### JOB
In the listing below, find the line that contains "make_shell()" and the line that contains "obj.matrix_parent_inverse = Matrix.Identity(4)". Quote both and every line between them, exactly, and nothing more.

### SUPPLIED DATA
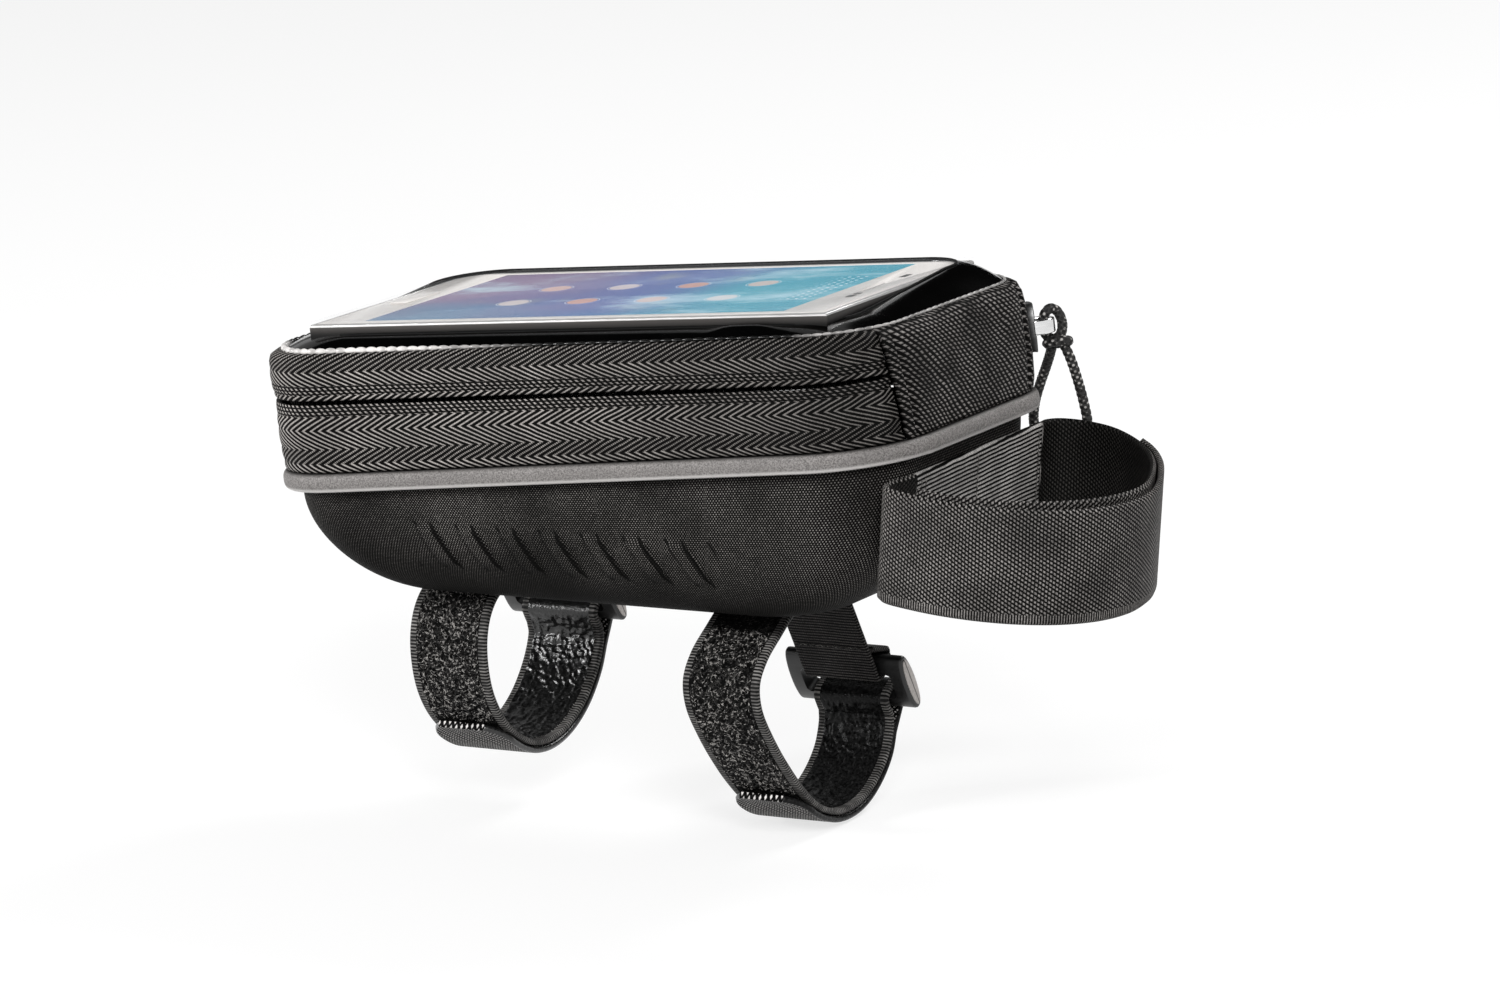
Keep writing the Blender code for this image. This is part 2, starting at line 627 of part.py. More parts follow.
def make_slider(slider_pivot):
    """The zip slider on the far front corner: a curved plate with a bail cast on it, and the cord's knot."""
    centre_x = FLANGE_HALF_LENGTH - FLANGE_CORNER_RADIUS
    centre_y = FLANGE_HALF_WIDTH - FLANGE_CORNER_RADIUS
    inner = FLANGE_CORNER_RADIUS - GUSSET_INSET + GUSSET_BULGE + GAP
    outer = inner + SLIDER_WALL
    turn = math.radians(SLIDER_ANGLE_DEG)
    outward = Vector((math.cos(turn), math.sin(turn), 0.0))
    along = Vector((-math.sin(turn), math.cos(turn), 0.0))
    middle = Vector((centre_x, centre_y, SLIDER_CENTRE_HEIGHT))

    half_height = SLIDER_HEIGHT / 2
    loops = []
    for height in (-half_height, half_height):
        loop = []
        for step in range(7):
            angle = math.radians(SLIDER_ANGLE_DEG + SLIDER_HALF_ANGLE_DEG * (step / 3 - 1))
            loop.append(middle + Vector((outer * math.cos(angle), outer * math.sin(angle), height)))
        loops.append(loop)
    slider = add_object("zip_slider", skin(loops), "slider_metal", slider_pivot)
    solidify(slider, SLIDER_WALL)
    bevel(slider, 0.4 * MM)

    arch = []
    for step in range(9):
        angle = math.radians(180 - 180 * step / 8)
        reach = -0.5 * SLIDER_WALL + (BAIL_REACH + 0.5 * SLIDER_WALL) * math.sin(angle) ** 0.6
        arch.append(middle + (outer + reach) * outward + BAIL_HALF_SPAN * math.cos(angle) * along)
    rise = Vector((0.0, 0.0, BAIL_WIDTH / 2))
    bail_loops = [[point - rise for point in arch], [point + rise for point in arch]]
    bail = add_object("bail_arch", skin(bail_loops), parent=slider_pivot, cutter=True)
    solidify(bail, BAIL_THICKNESS, 0.0)
    union = slider.modifiers.new("cast_on_bail", "BOOLEAN")
    union.operation = "UNION"
    union.solver = "EXACT"
    union.object = bail

    knot_radius = CORD_DIAMETER / 2
    half_tall = BAIL_WIDTH / 2 + KNOT_CLEARANCE + knot_radius
    half_deep = BAIL_THICKNESS / 2 + KNOT_CLEARANCE + knot_radius
    knot_loops = []
    centre = middle + (outer + BAIL_REACH) * outward
    for step in range(20):
        angle = math.radians(360 * step / 20)
        spoke = math.cos(angle) * outward + math.sin(angle) * Vector((0.0, 0.0, 1.0))
        seat = centre + half_deep * math.cos(angle) * outward + Vector((0.0, 0.0, half_tall * math.sin(angle)))
        ring = []
        for part in range(10):
            around = math.radians(360 * part / 10)
            ring.append(seat + knot_radius * (math.cos(around) * spoke + math.sin(around) * along))
        knot_loops.append(ring)
    knot = add_object(
        "cord_knot", skin(knot_loops, closed_round=True, closed_over=True), "cord_black", slider_pivot,
    )
    knot.data.shade_smooth()


def make_pull_cord(slider_pivot):
    """The cord's two strands as one tube, from the knot down and back up to it."""
    route = smooth_route(millimetres(PULL_CORD_ROUTE), CORD_POINT_SPACING)
    bpy.context.view_layer.update()
    into_pivot = slider_pivot.matrix_world.inverted()
    curve = bpy.data.curves.new("pull_cord", "CURVE")
    curve.dimensions = "3D"
    curve.bevel_depth = CORD_DIAMETER / 2
    curve.bevel_resolution = 2
    curve.use_fill_caps = True
    curve.twist_mode = "MINIMUM"
    spline = curve.splines.new("POLY")
    spline.points.add(len(route) - 1)
    for point, place in zip(spline.points, route):
        point.co = (*(into_pivot @ place), 1.0)
    curve.materials.append(make_material("cord_black"))
    cord = bpy.data.objects.new("pull_cord", curve)
    bpy.data.collections["top_tube_phone_bag"].objects.link(cord)
    cord.parent = slider_pivot


def buckle_axes(centre):
    """A buckle's middle, and its outward and upward directions in the Y and Z plane."""
    tilt = math.radians(BUCKLE_TILT_DEG)
    return Vector(centre), Vector((math.cos(tilt), math.sin(tilt))), Vector((-math.sin(tilt), math.cos(tilt)))


def make_buckle(name, centre_x, centre):
    """An oval loop with a slot, lens-shaped in section."""
    middle, outward, upward = buckle_axes(centre)
    loops = []
    for side in (-1, 1):
        loop = []
        for step in range(24):
            angle = math.radians(360 * step / 24)
            across = 0.5 * BUCKLE_THICKNESS * math.copysign(abs(math.cos(angle)) ** 0.8, math.cos(angle))
            up = 0.5 * BUCKLE_HEIGHT * math.sin(angle)
            place = middle + across * outward + up * upward
            loop.append((centre_x + side * BUCKLE_LENGTH / 2, place[0], place[1]))
        loops.append(loop)
    buckle = add_object(name, skin(loops, closed_round=True, cap_first=True, cap_last=True), "buckle_plastic")
    bevel(buckle, BUCKLE_EDGE_RADIUS)
    buckle.data.shade_smooth()
    buckle.data.set_sharp_from_angle(angle=math.radians(40))

    slot_loops = []
    slot_half_length = 0.5 * max(REAR_STRAP_WIDTH, FRONT_STRAP_WIDTH) + SLOT_SIDE_MARGIN
    for side in (-1, 1):
        corners = []
        for across, up in ((-1, -1), (1, -1), (1, 1), (-1, 1)):
            place = middle + across * BUCKLE_THICKNESS * outward + 0.5 * up * BUCKLE_SLOT_HEIGHT * upward
            corners.append((centre_x + side * slot_half_length, place[0], place[1]))
        slot_loops.append(corners)
    cut(buckle, add_object(
        name + "_slot", skin(slot_loops, closed_round=True, cap_first=True, cap_last=True), cutter=True,
    ))


def turn_over_bar(centre, thickness, side, reach):
    """Points of a strap that passes through the slot and turns over one of the buckle's bars.

    side is -1 for the lower bar and 1 for the upper one, and reach is how far the two legs run on.
    """
    middle, outward, upward = buckle_axes(centre)
    leg = 0.5 * BUCKLE_THICKNESS + GAP + 0.5 * thickness
    bridge = 0.5 * BUCKLE_SLOT_HEIGHT - GAP - 0.5 * thickness
    shape = [
        (-1.0, bridge + reach), (-1.0, bridge + 2.6 * MM), (-0.94, bridge + 0.9 * MM),
        (-0.56, bridge + 0.05 * MM), (0.0, bridge),
    ]
    shape += [(-across, up) for across, up in reversed(shape[:4])]
    return [middle + across * leg * outward + side * up * upward for across, up in shape]


def make_strap(name, centre_x, width, route_mm, lap_mm, buckle_centre):
    """A hook and loop strap: sewn under the shell, round the tube, through the buckle and back outside."""
    bar = turn_over_bar(buckle_centre, STRAP_THICKNESS, -1, STRAP_LEG_REACH)
    first_leg = smooth_route(millimetres(route_mm + lap_mm) + bar[:1], STRAP_POINT_SPACING)
    layer = STRAP_THICKNESS + GAP
    outer = shifted_route(smooth_route(millimetres(lap_mm), STRAP_POINT_SPACING), layer)
    folded = [point for point in reversed(outer)][1:]
    turn = smooth_route([*bar, folded[0]], TURN_POINT_SPACING)
    path = first_leg[:-1] + turn[:-1] + folded
    ribbon(name, path, centre_x - width / 2, centre_x + width / 2, STRAP_THICKNESS, "strap_rubber")


def make_strap_tab(name, centre_x, width, buckle_centre):
    """The webbing tab that holds a buckle: sewn under the shell, over the upper bar and sewn to itself."""
    middle, outward, upward = buckle_axes(buckle_centre)
    bar = turn_over_bar(buckle_centre, TAB_THICKNESS, 1, TAB_LEG_REACH)
    leg = 0.5 * BUCKLE_THICKNESS + GAP + 0.5 * TAB_THICKNESS
    seat = -GAP - 0.5 * TAB_THICKNESS
    run = (seat - (middle - leg * outward)[1]) / upward[1]
    corner = middle - leg * outward + run * upward
    flats = (TAB_SEWN_LENGTH, TAB_BEND_START, TAB_BEND_MIDDLE)
    start = [Vector((corner[0] - flat, seat)) for flat in flats]
    start += [corner - slope * upward for slope in (TAB_BEND_MIDDLE, TAB_BEND_START)]
    end_rise = BUCKLE_HEIGHT / 2 + TAB_END_OVERHANG
    last = middle + (-leg + TAB_THICKNESS + GAP) * outward + end_rise * upward
    path = smooth_route(start + bar[1:] + [last], TURN_POINT_SPACING)
    ribbon(name, path, centre_x - width / 2, centre_x + width / 2, TAB_THICKNESS, "webbing")


def make_head_loop(head_frame):
    """The patch sewn on the shell's front face, and the two webbing tails that close round the head tube."""
    patch = [Vector((0.0, PATCH_NEAR_Y)), Vector((0.0, PATCH_FAR_Y))]
    ribbon(
        "head_strap_patch", patch, -HEAD_WEB_WIDTH, 0.0, HEAD_WEB_THICKNESS, "webbing", head_frame, upright=True,
    )
    for name, route in (("head_strap_near_tail", NEAR_TAIL_ROUTE), ("head_strap_far_tail", FAR_TAIL_ROUTE)):
        ribbon(
            name, smooth_route(millimetres(route), WEB_POINT_SPACING), -HEAD_WEB_WIDTH, 0.0,
            HEAD_WEB_THICKNESS, "webbing", head_frame, upright=True,
        )


def main():
    for item in list(bpy.data.objects):
        bpy.data.objects.remove(item)
    for name in ("top_tube_phone_bag", "cutters"):
        collection = bpy.data.collections.new(name)
        bpy.context.scene.collection.children.link(collection)

    bag_frame = add_empty("bag_frame", (0.0, 0.0, SHELL_DEPTH), rotation_y=-math.radians(FLANGE_PITCH_DEG))
    seam_x = FLANGE_HALF_LENGTH - GUSSET_INSET - GUSSET_TOP_ROLL - GAP / 2
    lid_hinge = add_empty("lid_hinge", (seam_x, 0.0, gusset_top(seam_x)), bag_frame, joint=True)
    corner = (FLANGE_HALF_LENGTH - FLANGE_CORNER_RADIUS, FLANGE_HALF_WIDTH - FLANGE_CORNER_RADIUS, 0.0)
    slider_pivot = add_empty("slider_pivot", corner, bag_frame, joint=True)
    phone_place = Vector((PHONE_CENTRE_X, 0.0, PHONE_TOP_HEIGHT)) - lid_hinge.location
    phone_frame = add_empty("phone_frame", phone_place, lid_hinge, rotation_y=math.radians(LID_PITCH_DEG))
    head_frame = add_empty(
        "head_loop_frame", (HEAD_LOOP_X, 0.0, HEAD_LOOP_TOP), rotation_y=math.radians(HEAD_LOOP_TILT_DEG),
    )

    make_shell()
    make_piping(bag_frame)
    make_gusset(bag_frame, lid_hinge)
    make_window(lid_hinge, phone_frame)
    make_phone(phone_frame)
    make_slider(slider_pivot)
    make_pull_cord(slider_pivot)
    for side, centre_x, width, route, lap, centre in (
        ("rear", REAR_STRAP_X, REAR_STRAP_WIDTH, REAR_STRAP_ROUTE, REAR_LAP_ROUTE, REAR_BUCKLE_CENTRE),
        ("front", FRONT_STRAP_X, FRONT_STRAP_WIDTH, FRONT_STRAP_ROUTE, FRONT_LAP_ROUTE, FRONT_BUCKLE_CENTRE),
    ):
        make_buckle(side + "_buckle", centre_x, centre)
        make_strap(side + "_strap", centre_x, width, route, lap, centre)
        make_strap_tab(side + "_strap_tab", centre_x, width, centre)
    make_head_loop(head_frame)


main()
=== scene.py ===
"""The looks of a top tube phone bag: zipped gusset, moulded shell, gloss window, straps and a head loop."""
import math

import bmesh
import bpy
import numpy as np
from mathutils import Matrix, Vector


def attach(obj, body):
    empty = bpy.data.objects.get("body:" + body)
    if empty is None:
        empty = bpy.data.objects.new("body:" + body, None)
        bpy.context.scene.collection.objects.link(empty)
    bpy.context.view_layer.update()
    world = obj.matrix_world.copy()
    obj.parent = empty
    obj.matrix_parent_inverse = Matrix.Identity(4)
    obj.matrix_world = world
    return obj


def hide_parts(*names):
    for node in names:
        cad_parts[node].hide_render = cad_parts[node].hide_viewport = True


MM = 0.001
MM_IN_METRE = 1000.0
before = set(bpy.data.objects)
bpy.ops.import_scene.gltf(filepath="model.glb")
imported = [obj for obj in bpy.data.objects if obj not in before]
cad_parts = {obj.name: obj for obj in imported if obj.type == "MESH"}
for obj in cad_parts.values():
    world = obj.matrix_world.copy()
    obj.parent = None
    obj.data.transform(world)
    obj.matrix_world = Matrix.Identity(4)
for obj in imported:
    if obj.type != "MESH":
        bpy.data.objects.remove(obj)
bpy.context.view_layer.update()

# Sizes shared with the CAD source, then those of the visual model alone
FLANGE = (84.7 * MM, 44.6 * MM, 22.0 * MM)
SHELL_DEPTH = 31.0 * MM
SHELL_PITCH = math.radians(5.5)
SHELL_WALL = 2.5 * MM
SHELL_INSET = 4.3 * MM
SEAT = (-51.0 * MM, 45.0 * MM, 27.0 * MM, 10.0 * MM)
ROUNDING = (0.60, 0.42, 0.50)
PIPING = (4.3 * MM, 4.0 * MM)
GAP = 0.3 * MM
GUSSET_INSET = 1.0 * MM
GUSSET_BULGE = 0.5 * MM
GUSSET_ROLL = 3.2 * MM
GUSSET_TOPS = (32.4 * MM, 29.6 * MM)
ZIP_LINE = 19.3 * MM
SEAM_ANGLES = (21.0, 31.0)
PHONE = (68.3 * MM, 34.9 * MM, 12.5 * MM)
PHONE_THICK = 7.9 * MM
PHONE_PLACE = (0.5 * MM, 36.0 * MM)
LID_PITCH = math.radians(1.5)
SLIDER_ANGLE = math.radians(42.0)
SLIDER_HEIGHT = 17.6 * MM
CORD = 2.4 * MM
FLOOR_HEIGHT = -57.0 * MM
HEAD_LOOP = (81.0 * MM, 35.0 * MM, math.radians(6.0))
FOOT = 4.65 * MM
LIP_LOW = -2.5 * MM
LIP_RUN = 40.0 * MM
SCREEN = (55.35 * MM, 31.15 * MM, 0.6 * MM)
BUCKLE = (31.0 * MM, 15.5 * MM, 5.0 * MM)
BUCKLE_SLOT = (24.0 * MM, 12.0 * MM, 7.4 * MM)
BUCKLE_TILT = math.radians(30.0)
TAPE_THICK = 1.2 * MM
HALF_SLIT = 0.45 * MM
STRAP_THICK = 1.5 * MM
WEB_THICK = 1.4 * MM
HEAD_WIDTH = 26.0 * MM
SELVEDGE = 2.4 * MM
BRAID_RELIEF = 0.10 * MM
PLASTIC_DEPTH = 0.03
THREAD_BLACK = (0.0012, 0.0011, 0.001)
WEB_BLACK = (0.0018, 0.0017, 0.0016)
STRAP_STEP = 0.36 * MM
TAB_STEP = 0.5 * MM
HEAD_STEP = 0.7 * MM
STITCH_RISE = 0.22 * MM
STITCH_RADIUS = 0.14 * MM
LOOP_RADIUS = 0.095 * MM

BAG = Matrix.Translation((0, 0, SHELL_DEPTH)) @ Matrix.Rotation(-SHELL_PITCH, 4, "Y")
ON_PHONE = BAG @ Matrix.Translation((PHONE_PLACE[0], 0, PHONE_PLACE[1])) @ Matrix.Rotation(LID_PITCH, 4, "Y")
ON_HEAD = Matrix.Translation((HEAD_LOOP[0], 0, HEAD_LOOP[1])) @ Matrix.Rotation(HEAD_LOOP[2], 4, "Y")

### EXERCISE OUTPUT
    make_shell()
    make_piping(bag_frame)
    make_gusset(bag_frame, lid_hinge)
    make_window(lid_hinge, phone_frame)
    make_phone(phone_frame)
    make_slider(slider_pivot)
    make_pull_cord(slider_pivot)
    for side, centre_x, width, route, lap, centre in (
        ("rear", REAR_STRAP_X, REAR_STRAP_WIDTH, REAR_STRAP_ROUTE, REAR_LAP_ROUTE, REAR_BUCKLE_CENTRE),
        ("front", FRONT_STRAP_X, FRONT_STRAP_WIDTH, FRONT_STRAP_ROUTE, FRONT_LAP_ROUTE, FRONT_BUCKLE_CENTRE),
    ):
        make_buckle(side + "_buckle", centre_x, centre)
        make_strap(side + "_strap", centre_x, width, route, lap, centre)
        make_strap_tab(side + "_strap_tab", centre_x, width, centre)
    make_head_loop(head_frame)


main()
=== scene.py ===
"""The looks of a top tube phone bag: zipped gusset, moulded shell, gloss window, straps and a head loop."""
import math

import bmesh
import bpy
import numpy as np
from mathutils import Matrix, Vector


def attach(obj, body):
    empty = bpy.data.objects.get("body:" + body)
    if empty is None:
        empty = bpy.data.objects.new("body:" + body, None)
        bpy.context.scene.collection.objects.link(empty)
    bpy.context.view_layer.update()
    world = obj.matrix_world.copy()
    obj.parent = empty
    obj.matrix_parent_inverse = Matrix.Identity(4)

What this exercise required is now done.